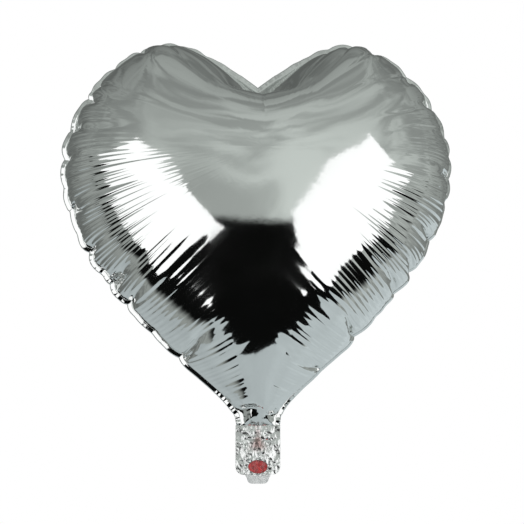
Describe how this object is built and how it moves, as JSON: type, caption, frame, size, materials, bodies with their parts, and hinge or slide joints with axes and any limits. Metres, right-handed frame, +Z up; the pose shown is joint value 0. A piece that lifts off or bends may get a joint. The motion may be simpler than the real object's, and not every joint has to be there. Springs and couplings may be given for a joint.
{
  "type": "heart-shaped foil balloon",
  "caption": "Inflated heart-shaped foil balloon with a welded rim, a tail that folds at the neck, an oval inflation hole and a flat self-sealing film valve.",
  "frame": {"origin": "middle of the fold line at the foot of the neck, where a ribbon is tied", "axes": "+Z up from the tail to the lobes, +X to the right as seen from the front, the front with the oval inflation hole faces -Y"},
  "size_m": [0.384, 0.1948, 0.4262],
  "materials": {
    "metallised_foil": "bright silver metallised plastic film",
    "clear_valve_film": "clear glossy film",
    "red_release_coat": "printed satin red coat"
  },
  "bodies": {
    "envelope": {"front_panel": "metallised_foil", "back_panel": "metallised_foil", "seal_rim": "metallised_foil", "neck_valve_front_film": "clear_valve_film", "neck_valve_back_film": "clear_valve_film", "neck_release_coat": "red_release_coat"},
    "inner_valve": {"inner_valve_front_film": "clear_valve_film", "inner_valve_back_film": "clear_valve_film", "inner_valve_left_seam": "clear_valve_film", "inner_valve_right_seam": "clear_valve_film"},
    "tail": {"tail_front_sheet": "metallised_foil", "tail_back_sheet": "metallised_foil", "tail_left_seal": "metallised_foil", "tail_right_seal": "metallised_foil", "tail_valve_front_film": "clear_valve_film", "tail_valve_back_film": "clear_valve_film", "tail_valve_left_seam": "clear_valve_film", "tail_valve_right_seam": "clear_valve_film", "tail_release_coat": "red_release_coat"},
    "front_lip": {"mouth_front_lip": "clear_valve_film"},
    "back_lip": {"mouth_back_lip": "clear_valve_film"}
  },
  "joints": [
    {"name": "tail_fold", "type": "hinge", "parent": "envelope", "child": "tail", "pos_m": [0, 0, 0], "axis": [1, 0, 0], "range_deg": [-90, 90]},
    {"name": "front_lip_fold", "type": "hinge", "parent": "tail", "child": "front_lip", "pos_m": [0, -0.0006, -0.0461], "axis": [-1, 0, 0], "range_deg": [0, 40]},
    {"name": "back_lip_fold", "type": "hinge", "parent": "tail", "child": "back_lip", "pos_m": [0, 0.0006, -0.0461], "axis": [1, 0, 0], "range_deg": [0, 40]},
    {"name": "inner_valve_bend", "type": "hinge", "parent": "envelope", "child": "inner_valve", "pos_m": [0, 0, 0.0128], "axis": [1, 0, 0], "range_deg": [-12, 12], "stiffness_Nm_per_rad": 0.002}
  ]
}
○ ○ ○ ○
_Task directions_
Set every line of the listing down word for word.

_Output for this exercise_
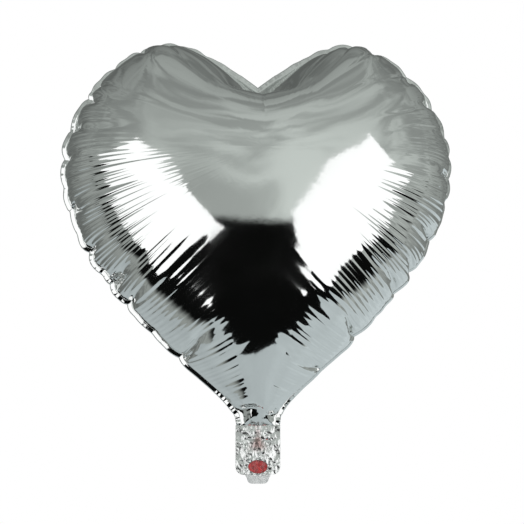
Describe how this object is built and how it moves, as JSON: type, caption, frame, size, materials, bodies with their parts, and hinge or slide joints with axes and any limits. Metres, right-handed frame, +Z up; the pose shown is joint value 0. A piece that lifts off or bends may get a joint. The motion may be simpler than the real object's, and not every joint has to be there. Springs and couplings may be given for a joint.
{
  "type": "heart-shaped foil balloon",
  "caption": "Inflated heart-shaped foil balloon with a welded rim, a tail that folds at the neck, an oval inflation hole and a flat self-sealing film valve.",
  "frame": {"origin": "middle of the fold line at the foot of the neck, where a ribbon is tied", "axes": "+Z up from the tail to the lobes, +X to the right as seen from the front, the front with the oval inflation hole faces -Y"},
  "size_m": [0.384, 0.1948, 0.4262],
  "materials": {
    "metallised_foil": "bright silver metallised plastic film",
    "clear_valve_film": "clear glossy film",
    "red_release_coat": "printed satin red coat"
  },
  "bodies": {
    "envelope": {"front_panel": "metallised_foil", "back_panel": "metallised_foil", "seal_rim": "metallised_foil", "neck_valve_front_film": "clear_valve_film", "neck_valve_back_film": "clear_valve_film", "neck_release_coat": "red_release_coat"},
    "inner_valve": {"inner_valve_front_film": "clear_valve_film", "inner_valve_back_film": "clear_valve_film", "inner_valve_left_seam": "clear_valve_film", "inner_valve_right_seam": "clear_valve_film"},
    "tail": {"tail_front_sheet": "metallised_foil", "tail_back_sheet": "metallised_foil", "tail_left_seal": "metallised_foil", "tail_right_seal": "metallised_foil", "tail_valve_front_film": "clear_valve_film", "tail_valve_back_film": "clear_valve_film", "tail_valve_left_seam": "clear_valve_film", "tail_valve_right_seam": "clear_valve_film", "tail_release_coat": "red_release_coat"},
    "front_lip": {"mouth_front_lip": "clear_valve_film"},
    "back_lip": {"mouth_back_lip": "clear_valve_film"}
  },
  "joints": [
    {"name": "tail_fold", "type": "hinge", "parent": "envelope", "child": "tail", "pos_m": [0, 0, 0], "axis": [1, 0, 0], "range_deg": [-90, 90]},
    {"name": "front_lip_fold", "type": "hinge", "parent": "tail", "child": "front_lip", "pos_m": [0, -0.0006, -0.0461], "axis": [-1, 0, 0], "range_deg": [0, 40]},
    {"name": "back_lip_fold", "type": "hinge", "parent": "tail", "child": "back_lip", "pos_m": [0, 0.0006, -0.0461], "axis": [1, 0, 0], "range_deg": [0, 40]},
    {"name": "inner_valve_bend", "type": "hinge", "parent": "envelope", "child": "inner_valve", "pos_m": [0, 0, 0.0128], "axis": [1, 0, 0], "range_deg": [-12, 12], "stiffness_Nm_per_rad": 0.002}
  ]
}